Littérature étrangère

Roddy Doyle

Paula Spencer

illustration

Chronique de Emmanuelle George

Librairie Gwalarn (Lannion)

Irlandaise et veuve, Paula Spencer a 48 ans, quatre enfants et un douloureux passé baigné d’alcool. Désormais sobre, elle s’acharne à protéger sa tribu familiale. Ici c’est avec le sourire qu’on retient ses larmes !

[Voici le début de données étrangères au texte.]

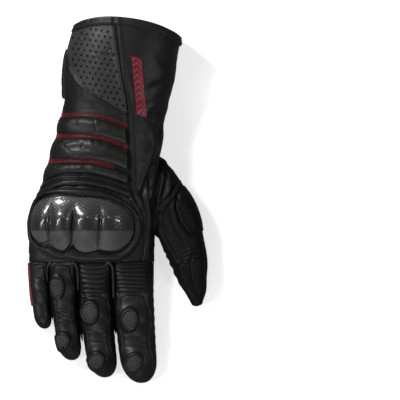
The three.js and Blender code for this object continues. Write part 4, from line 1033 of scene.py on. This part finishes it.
guard = {"edge": 2.0, "dome": 2.7, "barrel": 6.0, "valley": 1.6, "front": 0.64, "rows": 120, "around": 420,
         "edges": np.array([29.0, 51.0, 72.8, 100.0, 131.0])}  # the barrels' limits across the photograph
guardCentre = fromPhoto([(82, 225)])[0]
guardEdge = fromPhoto([(30.8, 222), (32.2, 212), (36, 205), (41, 200.5), (47, 198), (54, 196.6), (62, 196),
                       (71, 196.3), (81, 197), (89, 197.3), (96, 198), (105, 199.8), (113, 202.5),
                       (119, 205.6), (124, 209), (129, 213.4), (132, 218), (133.8, 223), (134, 228.5),
                       (133.4, 233), (132, 237), (129.4, 241.4), (126, 245), (122, 248), (118, 250),
                       (111, 251), (104, 250.6), (100, 249.6), (96, 250.6), (90, 252.3), (85, 252.5),
                       (80.5, 251.4), (77, 249.2), (74, 245), (72.8, 240.5), (72.0, 245), (69.5, 248.4),
                       (65, 249.6), (59, 249.6), (55, 248), (52.4, 244.5), (50.6, 240.5), (49.4, 243.4),
                       (46.5, 244), (42, 242.6), (38, 240), (34.6, 236), (32.2, 231), (31, 226.5)])


def radiusTable(edge, centre):  # an outline as its radius over its heading, repeated on both sides
    away = edge - centre
    heading = np.arctan2(away[:, 1], away[:, 0])
    order = np.argsort(heading)
    heading, radius = heading[order], np.hypot(*away.T)[order]
    return np.column_stack([np.r_[heading - 2 * math.pi, heading, heading + 2 * math.pi], np.tile(radius, 3)])


guardRadius = radiusTable(guardEdge, guardCentre)


def draped(x, y, lift):  # over the back, bending down the sides where x runs past the shoulder
    s = bodySection(y)
    side, away = np.sign(x - s["middle"]), np.abs(x - s["middle"])
    angle = angleAt(s, s["middle"] + side * np.minimum(away, 0.88 * s["half"]), 1)
    past = np.maximum(away - 0.88 * s["half"], 0) / (0.5 * (s["top"] - s["bottom"]))
    x, z = lifted(s, angle - side * past, lift)
    return joined(x, y, z)


def withoutNotches(angle):  # the guard's radius with its notches bridged: the largest one near by
    near = np.linspace(-0.1, 0.1, 21)
    return columnAt(guardRadius, 1, np.asarray(angle)[..., None] + near).max(-1)


def guardRise(x, y):  # a dome and four arched barrels, less the valleys between them, falling to the rim
    away = np.hypot(x - guardCentre[0], y - guardCentre[1])
    ring = away / withoutNotches(np.arctan2(y - guardCentre[1], x - guardCentre[0]))
    px, py = toPhoto(x, y)
    lean, edges = px + (py - 232) * 0.06, guard["edges"]
    k = np.clip(np.searchsorted(edges, lean) - 1, 0, 3)
    arc = np.sin(np.pi * np.clip((lean - edges[k]) / (edges[k + 1] - edges[k]), 0, 1)) ** 0.65
    arc = np.where(lean > 86, mix(0.45 + 0.55 * arc, arc, smooth(py, 226, 250) * 0.4), arc)
    gap = np.abs(lean[..., None] - edges[1:4]) / np.array([1.1, 1.1, 1.6])
    groove = (np.exp(-gap ** 2) * np.array([1, 1, 0.7])).sum(-1) * smooth(py, 204, 222)
    rise = guard["dome"] * (0.62 + 0.38 * smooth(py, 194, 221)) + guard["barrel"] * arc * smooth(py, 198, 219)
    rise = rise * (1 - guard["front"] * smooth(py, 229, 252)) - guard["valley"] * groove
    return guard["edge"] + (1 - ring ** 3.4) * rise


def makeGuard():  # rings from the middle to the outline, raised into four barrels, with a rounded edge
    angle = np.linspace(-math.pi, math.pi, guard["around"], endpoint=False)[None, :]
    ring = np.r_[np.linspace(0.002, 0.94, guard["rows"]), np.linspace(0.95, 1, 10)][:, None]
    radius = columnAt(guardRadius, 1, angle)
    x, y = guardCentre[0] + ring * radius * np.cos(angle), guardCentre[1] + ring * radius * np.sin(angle)
    lift = guardRise(x, y) * (1 - 0.35 * np.clip((ring - 0.965) / 0.035, 0, 1) ** 2)
    x, y, lift = np.vstack([x, x[-1:]]), np.vstack([y, y[-1:]]), np.vstack([lift, 0 * lift[-1:] - 0.8])
    points, faces = laid(draped, x, y, lift, wrap=True)
    _, py = toPhoto(x, y)
    # the second attribute fades the weave's light strands from py 206 to 224: painted shade for a dark reflection on
    # the barrels
    makePiece("knuckleGuard", points, faces, "carbonShell", ["knuckle_guard"],
              {"weave": 1 - smooth(py, 229.6, 231.8), "tow": 1 - 0.72 * smooth(py, 206, 224)})


welt = {"gap": 0.4, "height": 4.1, "rows": 30}
weltEdge = fromPhoto([(27.5, 224), (29, 208), (36, 197), (46, 190.5), (60, 187.6), (72, 187.4), (86, 188.2),
                      (100, 190), (114, 194.5), (127, 202), (136, 211), (141, 221), (142, 231), (139, 243),
                      (132.5, 253), (122, 260), (108, 262.2), (94, 262.6), (82, 262.4), (72, 260.8), (58, 259),
                      (46, 256), (36, 249), (29, 239)])
weltRadius = radiusTable(weltEdge, guardCentre)


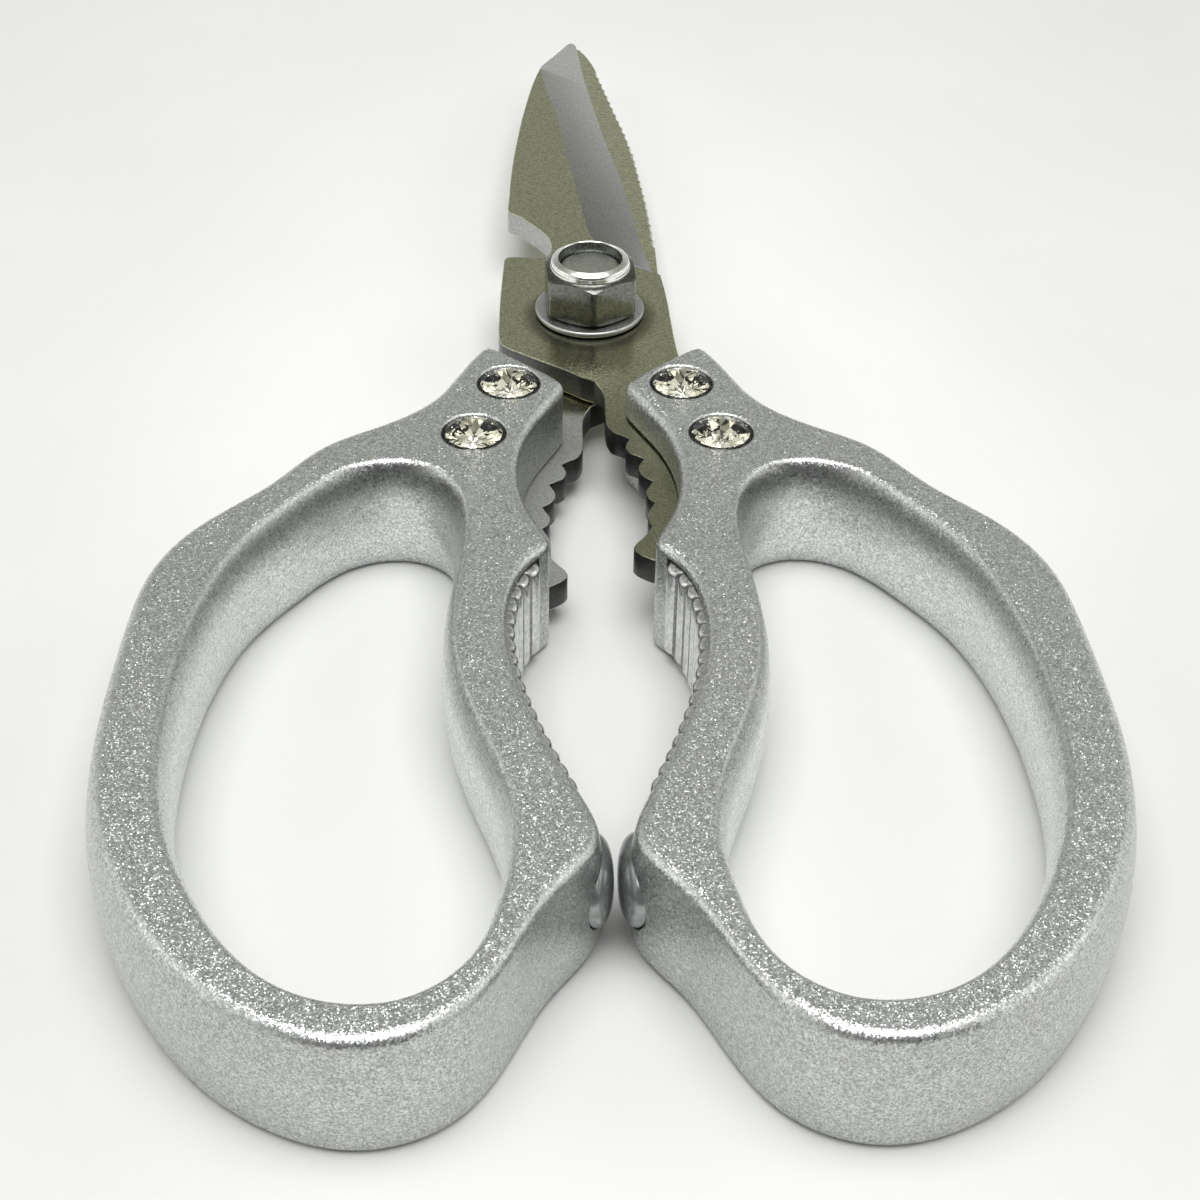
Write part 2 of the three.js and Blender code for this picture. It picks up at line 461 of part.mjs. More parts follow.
// ---- rivets and faceted caps --------------------------------------------------
function rivet(x, y) {
  const top = HANDLE_T - CBORE_D + 0.2;
  const g = lathe([[0, 0.15], [2.7, 0.15], [3.05, 0.45], [3.05, 1.1], [RIVET_R, 1.1], [RIVET_R, top], [2.55, top],
    [2.55, top + 0.25], [1.7, top + 0.42], [0, top + 0.45]], 28);
  g.translate(x, y, 0);
  return g;
}
function crystal(x, y) {
  const z = HANDLE_T - CBORE_D + 0.95;
  const pts = [];
  const ring = (n, r, h, turn) => {
    for (let i = 0; i < n; i += 1) {
      const a = (2 * Math.PI * (i + turn)) / n;
      pts.push(new THREE.Vector3(x + r * Math.cos(a), y + r * Math.sin(a), z + h));
    }
  };
  ring(8, 1.65, 2.9, 0);          // table
  ring(8, 2.38, 2.68, 0.5);       // crown
  ring(16, GEM_R, 2.26, 0);       // girdle
  ring(16, GEM_R, 2.1, 0);
  ring(8, 0.5, 0, 0.5);           // foiled back
  return BufferGeometryUtils.mergeVertices((() => {
    const g = new ConvexGeometry(pts); g.deleteAttribute('normal'); return g;
  })(), 1e-4);
}

// ---- assembly ----------------------------------------------------------------
const part = new THREE.Group();
part.name = 'kitchen_shears';
function addMesh(name, geometry, color, roughness, metalness) {
  const g = geometry.clone();
  if (!g.getIndex()) throw new Error(name);
  g.deleteAttribute('uv');
  g.translate(0, DATUM_Y, 0);
  g.computeVertexNormals();
  const mesh = new THREE.Mesh(g, new THREE.MeshStandardMaterial({ color, roughness, metalness }));
  mesh.name = name;
  part.add(mesh);
}
function clean(geometry) {
  return fromManifold(toManifold(outward(geometry)));
}
const CAST = 0x9a9c99, STEEL = 0x8d8c78, BRIGHT = 0xc9c9c6;
addMesh('right_handle', handleSolid(UP_Z - GAP, UP_Z + BLADE_T + GAP), CAST, 0.42, 0.85);
addMesh('left_handle', mirrored(handleSolid(LOW_Z - GAP, LOW_Z + BLADE_T + GAP)), CAST, 0.42, 0.85);
addMesh('upper_blade', upperBlade(), STEEL, 0.34, 1.0);
addMesh('lower_blade', lowerBlade(), STEEL, 0.34, 1.0);
addMesh('pivot_bolt', boltSolid(), BRIGHT, 0.25, 1.0);
addMesh('pivot_washer', clean(washer()), BRIGHT, 0.22, 1.0);
addMesh('lock_nut', nutSolid(), BRIGHT, 0.2, 1.0);
addMesh('lock_nut_insert', clean(insertRing()), 0xd8d6c8, 0.6, 0.0);
const insertGeometry = prism(insertLoop, RIB_Z0, RIB_Z1);
addMesh('right_jaw_insert', clean(insertGeometry), 0xa3a5a2, 0.35, 0.9);
addMesh('left_jaw_insert', mirrored(clean(insertGeometry)), 0xa3a5a2, 0.35, 0.9);
addMesh('right_stop_pad', clean(padSolid(0)), 0x6c706e, 0.3, 0.2);
addMesh('left_stop_pad', mirrored(clean(padSolid(0))), 0x6c706e, 0.3, 0.2);
RIVETS.forEach(([x, y], i) => {
  const place = ['front', 'rear'][i];
  addMesh(`right_${place}_rivet`, clean(rivet(x, y)), BRIGHT, 0.35, 1.0);
  addMesh(`left_${place}_rivet`, clean(rivet(-x, y)), BRIGHT, 0.35, 1.0);
  addMesh(`right_${place}_crystal`, clean(crystal(x, y)), 0xe9e4c8, 0.05, 0.1);
  addMesh(`left_${place}_crystal`, clean(crystal(-x, y)), 0xe9e4c8, 0.05, 0.1);
});

export default part;
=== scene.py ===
# Heavy-duty kitchen shears, closed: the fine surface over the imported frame.
import math

import bpy
import numpy as np
from mathutils import Matrix, Vector
from mathutils.geometry import tessellate_polygon


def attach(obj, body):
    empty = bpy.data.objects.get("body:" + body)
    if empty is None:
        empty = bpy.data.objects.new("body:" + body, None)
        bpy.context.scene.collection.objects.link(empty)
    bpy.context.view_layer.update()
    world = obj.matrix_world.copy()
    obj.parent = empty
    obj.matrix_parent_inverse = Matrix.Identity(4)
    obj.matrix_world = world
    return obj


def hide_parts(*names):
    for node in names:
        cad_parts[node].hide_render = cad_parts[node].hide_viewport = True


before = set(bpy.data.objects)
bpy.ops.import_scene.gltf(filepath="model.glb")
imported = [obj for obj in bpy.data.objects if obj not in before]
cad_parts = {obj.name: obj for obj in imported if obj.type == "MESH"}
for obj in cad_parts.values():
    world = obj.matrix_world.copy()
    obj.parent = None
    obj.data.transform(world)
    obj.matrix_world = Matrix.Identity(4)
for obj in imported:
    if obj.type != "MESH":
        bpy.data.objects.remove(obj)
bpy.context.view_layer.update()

# ---- dimensions, millimetres, measured from the datum of the outlines; PY puts the datum in the row frame ----
PY = 18.91
AXIS_Y = 0.8        # pivot axis from the datum
T = 13.0            # handle thickness
GAP = 0.3
BT = 3.0            # blade thickness
LOW_Z = 2.3
UP_Z = LOW_Z + BT + GAP
BULGE = 1.6
OUT_BULGE = 1.1
PAD_BULGE = 0.75    # swell of the wall that carries the stop pad
FIL = 1.0           # rounding of the handle edges
NECK_FIL = 1.5      # wider rounding beside the toothed tangs
RIVETS = [(9.25, -21.6), (12.86, -31.3)]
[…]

Souvenez-vous du truculent univers de Roddy Doyle. Avec ses romans ( The Commitments , The Snappers , The Van ), aussi adaptés au cinéma par Alan Parker et Stephen Frears, vous vous êtes laissés embarquer en Irlande, un pays aussi populaire et vif que désespérant, un pays où pétillent des presque riens, où se multiplient les « emmerdements », où la fraternité humaine se déploie bien au-delà des pubs bruyants et chaleureux. Paula Spencer est une récidive brillante dans le genre dramatique pimenté d’humour : le combat acharné que mène une femme pour lutter contre les démons du passé. Au choix, la violence, la misère sociale et affective, et surtout l’alcool : pas de quoi donner envie de poursuivre bien longtemps son bonhomme de chemin. Et pourtant, ses enfants sont là, ils ont grandi, ce ne sont plus des gosses. Leanne, 22 ans est à la dérive, surtout pour se resservir des verres. Jack, à presque 16 ans, est fuyant et secret. Nicola est émancipée, mère attentive mais beaucoup trop protectrice, et John Paul est un ancien toxicomane. La maison est souvent vide, la télé, une piètre compagne, le frigo à remplir d’urgence dès la paie empochée. Et pourtant, Paula Spencer a encore la force de lutter, ruser et espérer. Ne pas replonger dans l’alcool, se lever pour aller faire ses ménages, réveiller les uns, prendre des nouvelles des autres. Sans compter que les douleurs de son drame conjugal ressurgissent. Tour à tour désespérée et en colère, Paula Spencer est déterminée et garde la tête haute pour reconquérir les siens et tenir le cap. Pour le superflu comme pour l’essentiel, sa force de caractère n’a pas son pareil. Ici, les descriptions sont brèves et percutantes, les dialogues nombreux et vifs, les répliques et les pensées souvent assassines. Pourtant bien souvent, la tendresse y est aussi réconfortante et les situations cocasses à souhait. À l’image de cette si attachante héroïne, la plume de Roddy Doyle va droit au but, débordant d’empathie et d’humour.